An engineer proposes dropping all skip connections from U-Net and instead upsampling the bottleneck straight to full resolution with one large transposed convolution, arguing it is simpler. Explain in three or four sentences what would degrade in the output and why, using the "semantically rich but spatially coarse" framing from subsection 1. Which kinds of pixels (interior of large objects, thin structures, boundaries) would suffer most, and which would be largely unaffected?
Write a short function that, given a list of (kernel_size, dilation) pairs for a stack of convolutions (all stride 1), computes the total receptive field in pixels. Verify it on the DeepLab-style stack [(3,1), (3,2), (3,4), (3,8)] and report the result. Then compute, for comparison, how many stride-2 downsampling stages a plain CNN would need to reach the same receptive field, and write one sentence on the resolution cost of that alternative.

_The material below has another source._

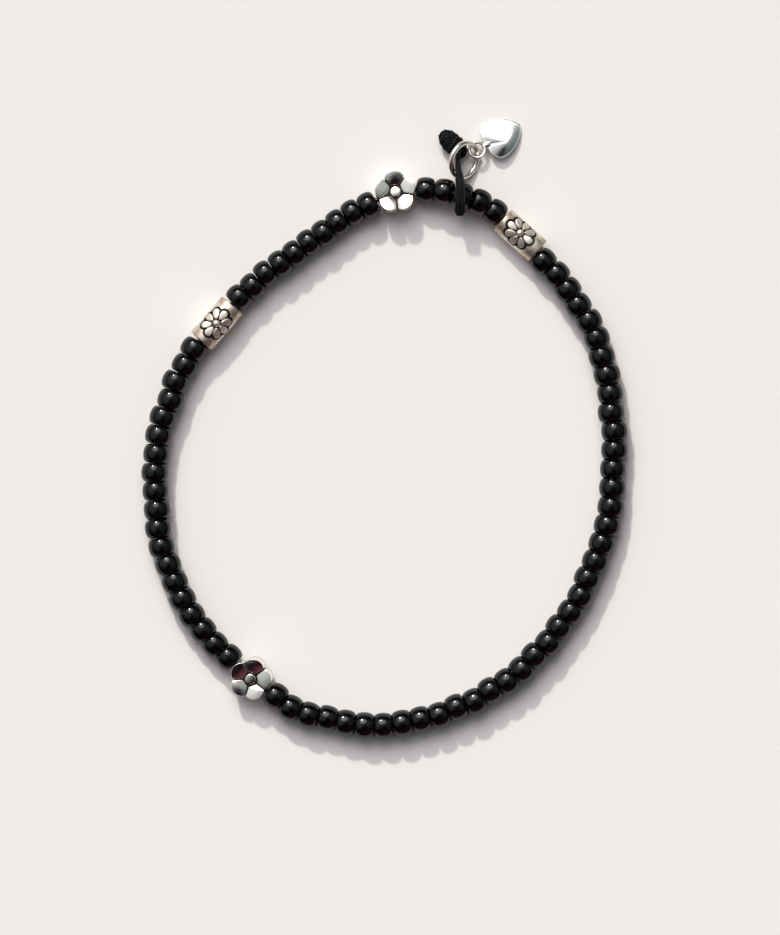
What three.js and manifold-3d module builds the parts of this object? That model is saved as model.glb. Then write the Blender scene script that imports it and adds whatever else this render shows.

Using torchvision's pretrained fcn_resnet50, deeplabv3_resnet50, and a from-scratch U-Net trained briefly on the Oxford-IIIT Pet segmentation set, run all three on the same ten validation images and compute mean IoU per model (use the metric code from Section 24.6). Produce a side-by-side figure of the predicted masks and write a short paragraph: where do the boundaries differ, which model is sharpest on thin structures, and does the ranking match what subsections 2 and 3 would predict?